If he was plain Polish he would have said 'Hey, nothing to do with us, it was those Germans', while shaking a fist in whichever direction Germany lay.
This thread was started by a troll and is visited by some trolls, who insist that native Poles gave no contribution to world science, and if they did then they must have been of Jewish origin. Which is not entirely true. Now you are off topic, modafinil, with your comment here. So let me remind you that "others deported to Auschwitz included 150,000 Poles, 23,000 Roma and Sinti, 15,000 Soviet prisoners of war, some 400 Jehovah's Witnesses and tens of thousands of people of diverse nationalities." Or whatever, I just quoted wikipedia. Thus your comment was not called for.
My great uncle perished in Buchenwald, presumably of typhus(*). And he was only a young boy, just a Pole. My great grandmother miraculously survived five and half years of Ravensbruck. Luckily she was not selected as one of those "medical rabbits" for experiments with gangrene bacteria, etc. And she was only a Polish teacher. So I expect from you the same kind of respect as you expect it from me.
(*)The camp was also a site of large-scale trials for vaccines against epidemic typhus in 1942 and 1943. In all 729 inmates were used as test subjects, of whom 154 died.
So now back on topic, attempting to fight away standard trolls.
Polish inventorsStefan Drzewiecki (1844-1938): invented cab odometer, precise plotter of ship routes, worked on propeller-driven (1-4 men) submarines, invented precise method for manufacturing ship and plane propellers, developed theory of gliding.
Józef Stanisław Kosacki (1909–1990): Polish professor engineer, inventor, and an officer in the Polish Army during World War II. He is best known as the inventor of the Polish mine detector, the first man-portable mine detector, whose basic design has been in use with various armies for over 50 years.
Stefan Kudelski (1929-) is a Polish audio engineer, famous for creating the Nagra series of professional audio recorders. The company is still going fine.
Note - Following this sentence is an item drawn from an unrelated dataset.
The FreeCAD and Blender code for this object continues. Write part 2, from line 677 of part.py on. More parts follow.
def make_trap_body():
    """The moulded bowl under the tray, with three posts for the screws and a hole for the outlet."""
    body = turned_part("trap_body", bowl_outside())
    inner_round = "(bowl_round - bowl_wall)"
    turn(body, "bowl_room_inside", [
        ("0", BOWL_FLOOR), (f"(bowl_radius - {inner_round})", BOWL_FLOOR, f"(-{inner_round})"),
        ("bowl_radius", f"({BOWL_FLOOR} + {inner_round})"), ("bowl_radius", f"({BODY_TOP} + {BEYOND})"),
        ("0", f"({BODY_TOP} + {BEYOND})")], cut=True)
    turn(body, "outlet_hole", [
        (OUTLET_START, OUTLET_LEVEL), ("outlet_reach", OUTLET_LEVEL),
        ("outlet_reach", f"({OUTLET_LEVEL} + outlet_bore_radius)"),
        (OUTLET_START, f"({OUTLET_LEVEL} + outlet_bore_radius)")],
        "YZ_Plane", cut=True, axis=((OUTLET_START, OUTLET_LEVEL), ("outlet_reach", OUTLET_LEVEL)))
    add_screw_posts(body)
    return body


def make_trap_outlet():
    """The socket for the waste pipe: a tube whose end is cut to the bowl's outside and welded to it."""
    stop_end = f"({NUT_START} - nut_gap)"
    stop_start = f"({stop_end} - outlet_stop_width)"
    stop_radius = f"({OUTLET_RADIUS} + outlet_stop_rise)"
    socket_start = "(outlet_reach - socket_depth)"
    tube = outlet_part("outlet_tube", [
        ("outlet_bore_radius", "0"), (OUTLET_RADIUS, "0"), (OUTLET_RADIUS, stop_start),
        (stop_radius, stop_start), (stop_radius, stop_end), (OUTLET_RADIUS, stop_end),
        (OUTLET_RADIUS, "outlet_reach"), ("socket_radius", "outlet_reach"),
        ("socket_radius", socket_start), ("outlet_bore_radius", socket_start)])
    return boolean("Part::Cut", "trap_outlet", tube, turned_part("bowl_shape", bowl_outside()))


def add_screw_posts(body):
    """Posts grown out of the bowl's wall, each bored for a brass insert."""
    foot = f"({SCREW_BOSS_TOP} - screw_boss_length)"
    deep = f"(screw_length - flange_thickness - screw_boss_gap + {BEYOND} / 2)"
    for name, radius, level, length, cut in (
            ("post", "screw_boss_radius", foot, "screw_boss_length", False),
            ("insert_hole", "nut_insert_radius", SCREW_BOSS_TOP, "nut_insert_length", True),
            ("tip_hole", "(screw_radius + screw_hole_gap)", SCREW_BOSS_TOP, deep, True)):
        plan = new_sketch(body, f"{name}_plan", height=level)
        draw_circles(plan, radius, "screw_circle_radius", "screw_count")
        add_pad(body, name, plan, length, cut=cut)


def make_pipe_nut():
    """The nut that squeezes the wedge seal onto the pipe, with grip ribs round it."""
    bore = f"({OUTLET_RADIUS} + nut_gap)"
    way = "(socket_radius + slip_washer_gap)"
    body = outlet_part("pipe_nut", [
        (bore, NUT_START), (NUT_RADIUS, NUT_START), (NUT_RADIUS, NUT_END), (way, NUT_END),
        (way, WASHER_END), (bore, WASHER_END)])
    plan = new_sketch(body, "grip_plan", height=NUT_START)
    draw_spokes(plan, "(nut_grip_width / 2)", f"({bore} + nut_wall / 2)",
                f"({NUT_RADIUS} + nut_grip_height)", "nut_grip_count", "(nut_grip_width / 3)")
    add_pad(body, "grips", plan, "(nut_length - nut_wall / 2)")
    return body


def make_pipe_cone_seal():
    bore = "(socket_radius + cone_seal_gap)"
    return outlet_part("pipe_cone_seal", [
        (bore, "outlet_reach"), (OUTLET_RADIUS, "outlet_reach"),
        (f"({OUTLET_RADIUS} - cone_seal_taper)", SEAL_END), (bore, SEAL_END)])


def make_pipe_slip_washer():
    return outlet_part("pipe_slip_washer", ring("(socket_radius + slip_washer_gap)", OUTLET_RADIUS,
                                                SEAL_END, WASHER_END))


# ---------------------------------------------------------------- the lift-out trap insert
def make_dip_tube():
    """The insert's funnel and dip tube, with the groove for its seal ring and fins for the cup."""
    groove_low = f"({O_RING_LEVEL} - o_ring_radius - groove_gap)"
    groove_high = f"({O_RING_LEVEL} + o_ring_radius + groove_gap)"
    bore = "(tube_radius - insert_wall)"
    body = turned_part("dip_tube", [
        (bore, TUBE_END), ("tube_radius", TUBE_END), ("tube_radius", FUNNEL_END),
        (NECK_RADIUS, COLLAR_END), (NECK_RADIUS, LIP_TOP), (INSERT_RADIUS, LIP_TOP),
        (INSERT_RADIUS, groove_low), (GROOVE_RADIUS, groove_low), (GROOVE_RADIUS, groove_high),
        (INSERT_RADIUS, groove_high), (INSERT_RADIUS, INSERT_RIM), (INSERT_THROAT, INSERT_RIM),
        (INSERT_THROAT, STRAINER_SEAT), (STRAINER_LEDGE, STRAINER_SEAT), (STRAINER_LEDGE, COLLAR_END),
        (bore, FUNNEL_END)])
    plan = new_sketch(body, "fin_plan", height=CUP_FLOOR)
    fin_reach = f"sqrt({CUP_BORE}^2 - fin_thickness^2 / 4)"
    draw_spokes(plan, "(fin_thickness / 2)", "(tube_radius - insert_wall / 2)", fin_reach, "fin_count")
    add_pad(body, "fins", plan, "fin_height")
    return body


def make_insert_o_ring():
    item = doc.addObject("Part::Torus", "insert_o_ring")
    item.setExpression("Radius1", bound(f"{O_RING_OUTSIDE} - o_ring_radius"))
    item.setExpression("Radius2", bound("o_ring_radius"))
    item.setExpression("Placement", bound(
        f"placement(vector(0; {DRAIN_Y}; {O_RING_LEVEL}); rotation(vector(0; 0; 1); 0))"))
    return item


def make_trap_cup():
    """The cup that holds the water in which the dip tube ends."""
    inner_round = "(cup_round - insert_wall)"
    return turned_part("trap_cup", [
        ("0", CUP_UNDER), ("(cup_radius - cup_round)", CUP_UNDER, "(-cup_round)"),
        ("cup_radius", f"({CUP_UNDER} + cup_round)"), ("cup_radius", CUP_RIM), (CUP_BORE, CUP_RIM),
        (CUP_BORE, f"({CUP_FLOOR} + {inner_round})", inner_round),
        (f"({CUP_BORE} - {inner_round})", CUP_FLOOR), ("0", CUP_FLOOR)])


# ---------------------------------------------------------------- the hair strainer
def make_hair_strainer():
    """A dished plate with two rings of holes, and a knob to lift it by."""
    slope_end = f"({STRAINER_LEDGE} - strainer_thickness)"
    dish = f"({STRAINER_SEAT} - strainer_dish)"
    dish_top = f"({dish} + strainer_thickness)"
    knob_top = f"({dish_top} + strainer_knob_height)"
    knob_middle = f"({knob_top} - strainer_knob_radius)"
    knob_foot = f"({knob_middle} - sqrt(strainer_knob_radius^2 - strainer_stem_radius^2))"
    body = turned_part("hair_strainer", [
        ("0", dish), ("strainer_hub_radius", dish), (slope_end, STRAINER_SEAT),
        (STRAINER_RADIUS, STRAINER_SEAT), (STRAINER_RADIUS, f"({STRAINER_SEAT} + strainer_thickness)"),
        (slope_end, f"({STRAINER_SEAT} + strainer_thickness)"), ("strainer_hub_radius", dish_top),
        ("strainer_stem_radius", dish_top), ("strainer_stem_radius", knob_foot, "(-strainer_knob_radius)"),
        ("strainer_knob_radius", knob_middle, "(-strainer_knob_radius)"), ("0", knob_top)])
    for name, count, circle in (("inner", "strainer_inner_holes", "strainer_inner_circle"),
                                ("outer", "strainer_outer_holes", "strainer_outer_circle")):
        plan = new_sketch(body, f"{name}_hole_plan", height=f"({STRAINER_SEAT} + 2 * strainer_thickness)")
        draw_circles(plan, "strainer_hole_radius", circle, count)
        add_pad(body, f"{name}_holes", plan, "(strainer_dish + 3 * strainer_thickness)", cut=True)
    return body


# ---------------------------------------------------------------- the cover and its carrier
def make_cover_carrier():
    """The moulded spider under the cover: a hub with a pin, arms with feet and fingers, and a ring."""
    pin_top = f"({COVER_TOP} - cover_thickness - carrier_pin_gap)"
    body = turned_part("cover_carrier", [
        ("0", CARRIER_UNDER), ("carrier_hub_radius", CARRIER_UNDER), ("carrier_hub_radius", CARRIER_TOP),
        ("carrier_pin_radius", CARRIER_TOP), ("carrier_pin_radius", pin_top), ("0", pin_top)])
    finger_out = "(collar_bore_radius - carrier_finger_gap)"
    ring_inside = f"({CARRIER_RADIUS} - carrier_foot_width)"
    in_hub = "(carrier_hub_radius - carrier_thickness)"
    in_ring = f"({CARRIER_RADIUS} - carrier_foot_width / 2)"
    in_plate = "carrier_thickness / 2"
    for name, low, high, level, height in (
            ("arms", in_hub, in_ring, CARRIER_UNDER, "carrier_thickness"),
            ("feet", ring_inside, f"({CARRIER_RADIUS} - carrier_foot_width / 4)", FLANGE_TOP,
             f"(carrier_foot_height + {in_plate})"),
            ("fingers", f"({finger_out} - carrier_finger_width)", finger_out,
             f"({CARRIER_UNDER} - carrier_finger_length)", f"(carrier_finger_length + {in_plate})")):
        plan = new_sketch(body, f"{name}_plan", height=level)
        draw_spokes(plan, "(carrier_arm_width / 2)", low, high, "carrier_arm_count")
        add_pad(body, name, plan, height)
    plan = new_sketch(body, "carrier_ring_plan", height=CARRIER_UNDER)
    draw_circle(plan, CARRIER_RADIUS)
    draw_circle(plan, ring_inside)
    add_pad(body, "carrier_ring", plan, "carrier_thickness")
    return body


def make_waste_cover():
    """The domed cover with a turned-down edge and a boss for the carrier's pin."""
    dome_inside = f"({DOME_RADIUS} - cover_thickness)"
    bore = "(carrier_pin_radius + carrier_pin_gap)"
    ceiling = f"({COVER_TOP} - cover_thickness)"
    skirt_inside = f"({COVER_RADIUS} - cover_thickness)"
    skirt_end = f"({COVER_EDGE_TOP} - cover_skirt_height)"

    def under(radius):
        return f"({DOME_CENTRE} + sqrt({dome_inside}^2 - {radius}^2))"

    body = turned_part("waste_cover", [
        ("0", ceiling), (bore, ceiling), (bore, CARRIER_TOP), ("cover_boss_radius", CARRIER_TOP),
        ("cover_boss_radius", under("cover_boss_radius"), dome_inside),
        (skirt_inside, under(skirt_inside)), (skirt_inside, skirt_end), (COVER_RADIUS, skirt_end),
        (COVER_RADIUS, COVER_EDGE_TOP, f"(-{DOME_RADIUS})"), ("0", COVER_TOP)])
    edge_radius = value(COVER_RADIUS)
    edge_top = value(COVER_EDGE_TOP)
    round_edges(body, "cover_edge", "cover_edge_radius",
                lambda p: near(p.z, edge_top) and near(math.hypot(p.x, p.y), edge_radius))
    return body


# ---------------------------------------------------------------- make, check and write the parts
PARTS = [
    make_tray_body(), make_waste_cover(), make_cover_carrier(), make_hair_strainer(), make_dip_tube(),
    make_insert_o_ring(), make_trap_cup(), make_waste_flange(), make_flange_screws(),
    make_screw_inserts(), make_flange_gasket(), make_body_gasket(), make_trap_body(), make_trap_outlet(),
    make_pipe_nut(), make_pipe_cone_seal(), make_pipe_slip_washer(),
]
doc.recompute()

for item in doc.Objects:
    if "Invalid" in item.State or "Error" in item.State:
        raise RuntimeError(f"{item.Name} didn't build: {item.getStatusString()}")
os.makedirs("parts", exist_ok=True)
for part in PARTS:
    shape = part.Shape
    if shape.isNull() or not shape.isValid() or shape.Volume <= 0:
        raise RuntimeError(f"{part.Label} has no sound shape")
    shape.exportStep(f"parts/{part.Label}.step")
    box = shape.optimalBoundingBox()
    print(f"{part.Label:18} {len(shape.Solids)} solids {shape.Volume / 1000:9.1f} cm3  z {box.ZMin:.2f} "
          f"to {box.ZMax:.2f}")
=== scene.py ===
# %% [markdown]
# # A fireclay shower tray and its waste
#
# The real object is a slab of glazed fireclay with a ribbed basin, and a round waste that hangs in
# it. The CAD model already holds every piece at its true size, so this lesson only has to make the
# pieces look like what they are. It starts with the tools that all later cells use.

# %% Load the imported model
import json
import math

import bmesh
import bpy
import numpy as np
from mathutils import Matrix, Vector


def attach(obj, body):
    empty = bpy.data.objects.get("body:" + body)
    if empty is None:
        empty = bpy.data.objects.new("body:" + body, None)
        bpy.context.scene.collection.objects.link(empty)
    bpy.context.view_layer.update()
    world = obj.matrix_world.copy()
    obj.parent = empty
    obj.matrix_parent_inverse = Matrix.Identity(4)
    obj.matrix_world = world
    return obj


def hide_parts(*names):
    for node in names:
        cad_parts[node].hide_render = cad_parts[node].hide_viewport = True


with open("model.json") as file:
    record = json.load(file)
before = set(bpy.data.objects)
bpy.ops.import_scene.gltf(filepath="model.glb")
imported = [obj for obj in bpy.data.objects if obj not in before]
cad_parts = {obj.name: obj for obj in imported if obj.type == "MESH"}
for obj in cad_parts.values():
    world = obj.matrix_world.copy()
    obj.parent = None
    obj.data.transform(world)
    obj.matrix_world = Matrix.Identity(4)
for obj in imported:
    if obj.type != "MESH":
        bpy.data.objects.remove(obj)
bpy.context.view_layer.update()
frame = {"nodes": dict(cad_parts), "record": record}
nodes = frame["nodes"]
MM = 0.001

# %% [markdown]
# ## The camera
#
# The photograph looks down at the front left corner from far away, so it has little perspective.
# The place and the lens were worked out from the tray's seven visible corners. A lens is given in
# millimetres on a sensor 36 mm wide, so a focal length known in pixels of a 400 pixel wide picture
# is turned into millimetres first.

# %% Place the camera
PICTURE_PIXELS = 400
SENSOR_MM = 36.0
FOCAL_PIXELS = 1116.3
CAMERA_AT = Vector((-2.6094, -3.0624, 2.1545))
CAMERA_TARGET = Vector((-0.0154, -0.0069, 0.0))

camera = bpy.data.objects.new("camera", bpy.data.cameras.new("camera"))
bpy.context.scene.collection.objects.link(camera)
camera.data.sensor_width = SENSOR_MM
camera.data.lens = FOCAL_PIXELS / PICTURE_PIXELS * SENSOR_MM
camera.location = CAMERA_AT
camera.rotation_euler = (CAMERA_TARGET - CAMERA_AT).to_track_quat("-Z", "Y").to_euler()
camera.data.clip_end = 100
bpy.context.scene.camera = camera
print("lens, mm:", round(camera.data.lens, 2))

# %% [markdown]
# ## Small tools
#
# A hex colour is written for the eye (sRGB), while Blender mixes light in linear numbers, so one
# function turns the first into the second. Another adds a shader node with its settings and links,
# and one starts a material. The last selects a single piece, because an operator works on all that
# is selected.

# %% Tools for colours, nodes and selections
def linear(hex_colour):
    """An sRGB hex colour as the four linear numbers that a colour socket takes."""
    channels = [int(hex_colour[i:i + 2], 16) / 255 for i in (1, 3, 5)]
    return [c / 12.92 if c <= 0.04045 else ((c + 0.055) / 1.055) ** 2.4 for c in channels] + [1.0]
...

Jan Józef Ignacy £ukasiewicz (1822–1882) was a Polish pharmacist and petroleum industry pioneer who in 1856 built the first oil refinery in the world. Among his other achievements were the discovery of how to distill kerosene from seep oil, the invention of the modern kerosene lamp (1853), the introduction of the first modern street lamp in Europe (1853), and the construction of the first oil well in Poland (1854).
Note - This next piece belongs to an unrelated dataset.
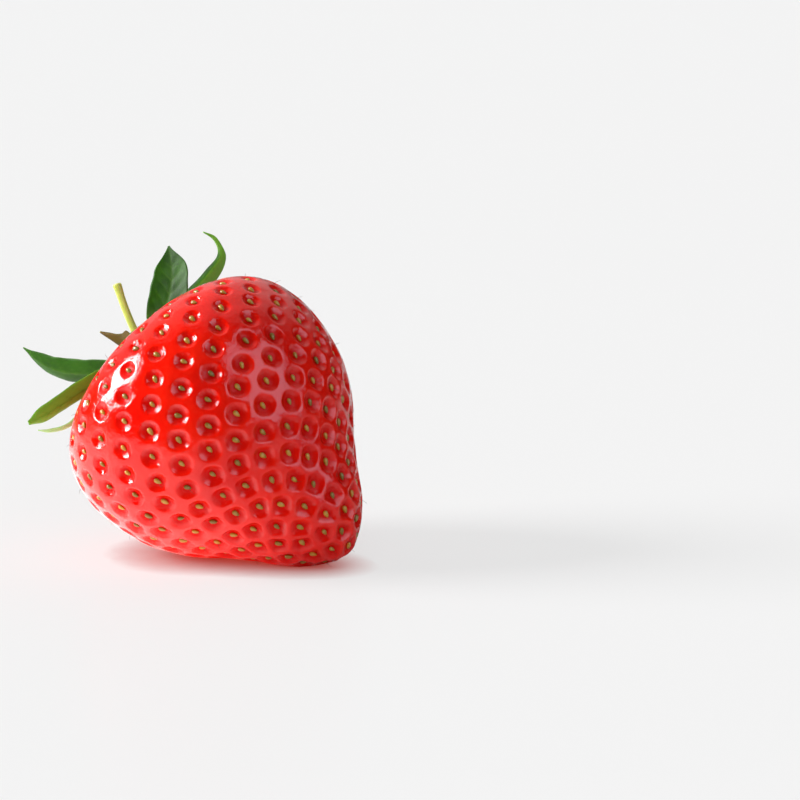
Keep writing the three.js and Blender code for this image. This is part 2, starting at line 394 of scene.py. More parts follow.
# ---------------------------------------------------------------- finishes
@dataclass(frozen=True)
class RipeSkin:
    """Waxy skin of a ripe strawberry, thin and clear over wet red flesh.

    The wax gives sharp small highlights, the flesh lets light in so that shaded parts stay red. The
    pits are duller than the ridges.
    """

    ripe: str = "#F01D09"
    deep: str = "#E01005"
    # darker red in the pits, partly the flesh's own deeper red and partly painted shade
    hollow: str = "#D80C06"
    shoulder: str = "#F04A22"
    patch_mm: float = 9.0
    cell_mm: float = 0.45  # real skin cells are near 0.05 mm, too fine to show
    streak_mm: float = 1.1
    relief: float = 0.8
    relief_mm: float = 0.07
    roughness: tuple[float, float] = (0.06, 0.3)  # on the ridges and in the pits
    shine: tuple[float, float] = (0.5, 0.12)
    wet_flesh: float = 0.5
    light_reach: tuple[float, float, float] = (1.0, 0.16, 0.08)  # red travels furthest in the flesh
    light_reach_mm: float = 2.4

    def material(self) -> bpy.types.Material:
        """Build the skin's material.

        Returns:
            The new material.
        """
        material, tree, place = new_finish("ripe_strawberry_skin")
        shader = tree.nodes["Principled BSDF"]
        patch_mask = add_node(tree, "ShaderNodeMapRange", {"From Min": 0.35, "From Max": 0.65},
                              {"Value": noise(tree, place, self.patch_mm, 2.0)})
        red = mix_colours(tree, patch_mask.outputs["Result"], linear(self.ripe), linear(self.deep))
        neck = add_node(tree, "ShaderNodeAttribute", attribute_name="shoulder")
        red = mix_colours(tree, neck.outputs["Fac"], red, linear(self.shoulder))
        pit = add_node(tree, "ShaderNodeAttribute", attribute_name="hollow")
        # the pits darken the red: partly their own deeper red, partly painted shade
        red = mix_colours(tree, pit.outputs["Fac"], red, linear(self.hollow))
        tree.links.new(red, shader.inputs["Base Color"])

        grain = add_node(tree, "ShaderNodeMath", operation="ADD",
                         links={"Value": noise(tree, place, self.cell_mm, 3.0)})
        tree.links.new(noise(tree, place, self.streak_mm, 2.0), grain.inputs[1])
        roughen(tree, grain.outputs["Value"], self.relief, self.relief_mm)
        changes = {"Roughness": self.roughness, "Specular IOR Level": self.shine}
        for socket, (on_ridge, in_pit) in changes.items():
            gloss = add_node(tree, "ShaderNodeMapRange",
                             {"From Min": 0.4, "From Max": 0.8, "To Min": on_ridge, "To Max": in_pit},
                             {"Value": pit.outputs["Fac"]})
            tree.links.new(gloss.outputs["Result"], shader.inputs[socket])
        shader.inputs["IOR"].default_value = 1.42
        shader.inputs["Subsurface Weight"].default_value = self.wet_flesh
        shader.inputs["Subsurface Radius"].default_value = self.light_reach
        shader.inputs["Subsurface Scale"].default_value = self.light_reach_mm * MM
        return material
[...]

Henryk Władysław Magnuski (1909 -1978) was a Polish telecommunications engineer who worked for Motorola in Chicago. He was the inventor of one of the first Walkie-Talkies and one of the authors of his company success in the fields of radio communication.
Kazimierz Prószyński (1875 - 1945). He patented his first film camera, called Pleograph, before the Lumière brothers, and later went on to improve the cinema projector for the Gaumont company, as well as invent the widely used hand-held Aeroscope camera, powered by compressed air. Hundreds of light and relatively compact Aeroscope cameras were used by British Army combat cameramen on the battlefields of World War I and later by newsreel cameramen until the late 1920s, when more modern spring cameras like Eyemo and later Bolex took over.
Zygmunt Puławski (1901 - 1931) was a Polish aircraft designer and pilot. He invented a gull-wing aircraft design, also known as "Puławski wing" and constructed a series of Polish PZL fighters
Michał Sędziwój (Michael Sendivogius, Sędzimir) (1566–1636) was a Polish alchemist, philosopher, and medical doctor. A pioneer of chemistry, he developed ways of purification and creation of various acids, metals and other chemical compounds. He discovered that air is not a single substance and contains a life-giving substance-later called oxygen -- 170 years before Scheele and Priestley. He correctly identified this 'food of life' with the gas (also oxygen) given off by heating nitre (saltpetre).
Jan Szczepanik (1872-1926) made over 50 discoveries, many of which are still used today, especially in the motion picture industry, photography, and television.